Tuesday, October 12, 2010

Strings Attached, Gloriously

Strings Attached, Gloriously

By Tom Wachunas

An air of anticipation has hugged the loyal audience of the Canton Symphony Orchestra (CSO) like a warm blanket for weeks now, and understandably so. October 10 marked the opening of the 2010-11 Masterworks Series at Umstattd Hall. But this is no ordinary season. As Maestro Gerhardt Zimmermann stepped up to the podium, he was greeted by an affectionate standing ovation, in acknowledgement of his 30th anniversary as CSO Music Director and conductor. Not that the audience had reason to expect anything less than an excellent concert, but when all was said and done, even the most seasoned listeners were, in the end, extraordinarily elated.

Credit, in large part, must admittedly go to Beethoven. Equally important,however, is the matter of Zimmermann’s stated personal and passionate identifying with the Seventh Symphony, which closed out the evening. The program prior to that, though - which included Inspiring Beethoven by American composer Kevin Puts, and Dvorak’s American Suite - was ingeniously selected to whet our appetites for soaring lyricism, melodic power, and unfettered rhythmic panache.

The title of the Puts work became all the more intriguing after Zimmermann explained its concept (also laid out by the composer in the program notes), citing its metaphorical image of Puts inviting and inspiring the spirit of Beethoven to come forth. And, it would seem, he did. Very early in this single-movement work, Puts quotes two measures of Beethoven’s pulsing rhythm from the first movement of his Seventh Symphony. Then, after a crescendo into an explosive exclamation from the percussion section – which was more audacious and crisp throughout the evening than I’ve ever heard it – the piece became an ocean of swelling emotional tides. Sometimes doleful, sometimes dream-like, we hear Beethoven negotiating his deafness and despair. Later the orchestra became a gathering storm of cacophony that seemed to miraculously resolve into a sustained, even light-filled quiet.

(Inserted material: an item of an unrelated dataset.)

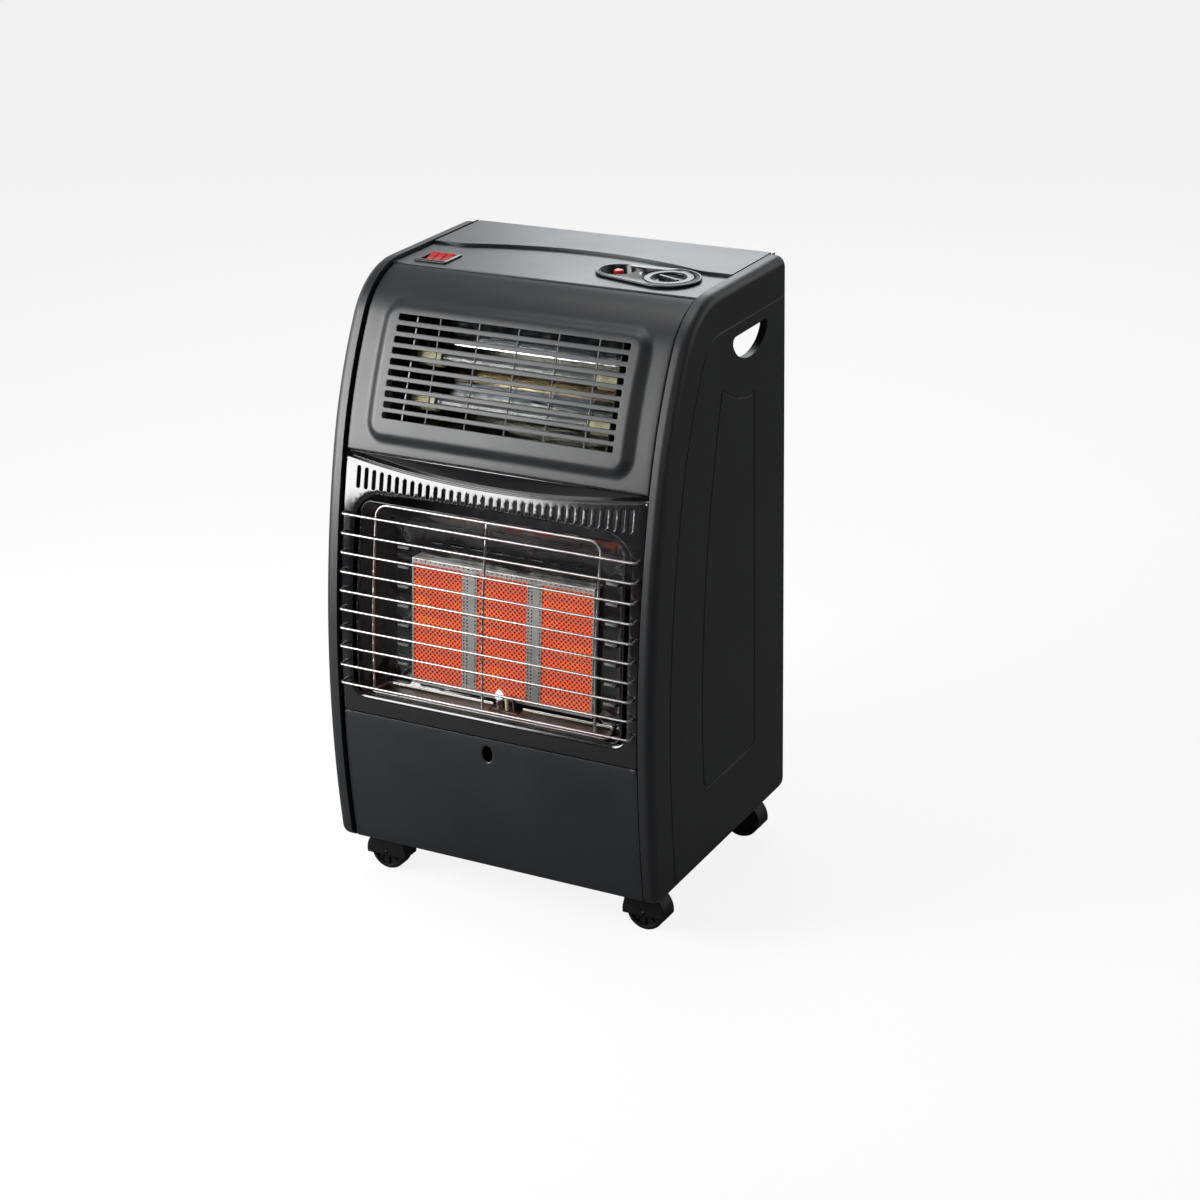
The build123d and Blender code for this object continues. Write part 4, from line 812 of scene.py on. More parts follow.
def glowing_ceramic_finish():
    """Plaques in service: brighter rows with dimmer bands between them every 22.4 mm, hot patches, dimmer
    ends and dark perforations.
    """
    work = new_finish(
        "glowing ceramic", Base_Color=(0.09, 0.03, 0.02), Roughness=0.85, Emission_Strength=1.0
    )
    tint, cell = colours(), sizes().ceramic_cell
    up, out = (work.math("SUBTRACT", work.along(way), BURNER.dot(way)) for way in (BURNER_UP, BURNER_OUT))

    def wave(place, length):
        """A cosine that repeats after that length."""
        return work.math("COSINE", work.math("MULTIPLY", place, 2 * pi / length))

    # Dimmer bands across the plaques every 22.4 mm, with brighter rows between them.
    block = work.span(wave(up, 22.4 * MM), -0.95, -0.35)
    hot = work.span(work.noise(16, 3, 0.55, warp=0.4), 0.48, 0.72)
    glow = work.mix(work.math("MULTIPLY", hot, block), tint.glow, tint.hot_glow)
    glow = work.mix(block, tint.dim_glow, glow)
    ends = work.span(work.math("ABSOLUTE", up), 55 * MM, 68 * MM)
    glow = work.mix(work.math("MULTIPLY", ends, 0.7), glow, tint.dim_glow)
    fine = work.noise(260, 3, 0.6)
    glow = work.mix(work.span(fine, 0.5, 0.8, 0, 0.5), glow, dim(tint.glow, 0.55))
    across = wave(work.math("ADD", work.along((1, 0, 0)), 0.5 * cell), 2 * cell)
    rows = wave(work.math("SUBTRACT", up, 0.5 * cell), 2 * cell)
    holes = work.math("MULTIPLY", across, rows)
    glow = work.mix(work.span(holes, 0.1, -0.9, 0, 0.5), glow, tint.hot_glow)
    glow = work.shade(holes, -0.05, 0.75, glow, dim(tint.glow, 0.3))
    pit = (PLAQUE_FACE - 0.02 * MM, PLAQUE_FACE - 0.2 * MM)
    work.surface(Emission_Color=work.shade(out, *pit, glow, dim(tint.glow, 0.12)))
    work.bump(fine, 0.3, 0.15 * MM)
    return work.owner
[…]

Here then was the orchestra as collective aural poet and communal Muse.

In the CSO magazine-format program for the season (a delightfully new and substantive addition this year), Zimmermann speaks of his enthrallment with the sound of strings that inspired him to become a conductor. So the Dvorak work here was a fine vehicle for him to show his oft-demonstrated mastery at drawing out the single most compelling quality of this orchestra – its astonishingly skilled, lush and unified tapestry of string sounds. Dvorak’s American Suite has long stood in the shadow of its famous cousin, New World Symphony, but its comparative modesty seemed far from the minds of the musicians on this occasion. They played it with a palpable, celebratory energy that brought its nostalgic nobility and dramatic lyricism to refreshing life. Particularly notable throughout was the precision and warmth of the many pizzicato passages that imbue the work with so much charm.

“This piece literally saved my life…,” Zimmermann says in the program article about him. He was referring to the first time he heard a recording of Beethoven’s Seventh, just prior to beginning his college studies in 1963. And here, while Zimmermann’s typically relaxed conducting style was clearly evident, belying it was a subtly perceptible, quivering intensity just as clearly communicated to the artists in the orchestra. The Seventh is in his blood, the very life of it in the orchestra. The performance proceeded at a breathtaking pace, yet never once losing a lick of precision or thunderous snap, never once diluting the work’s awe-filled drama or its imperishable spirituality. The final movement – a veritable joy train gathering speed - was a roof-shaking celebration of pure, rollicking vivacity. Liszt is said to have called the Seventh “the apotheosis of rhythm,” and similarly, Wagner said it was “the apotheosis of the dance.” Either way, the immediate and ebullient response from the audience was ample proof that we had just undergone an experience of religious dimensions.

Photo: “Concert of Angels and Nativity (detail)” oil on wood, 1515, by Matthias Grunewald.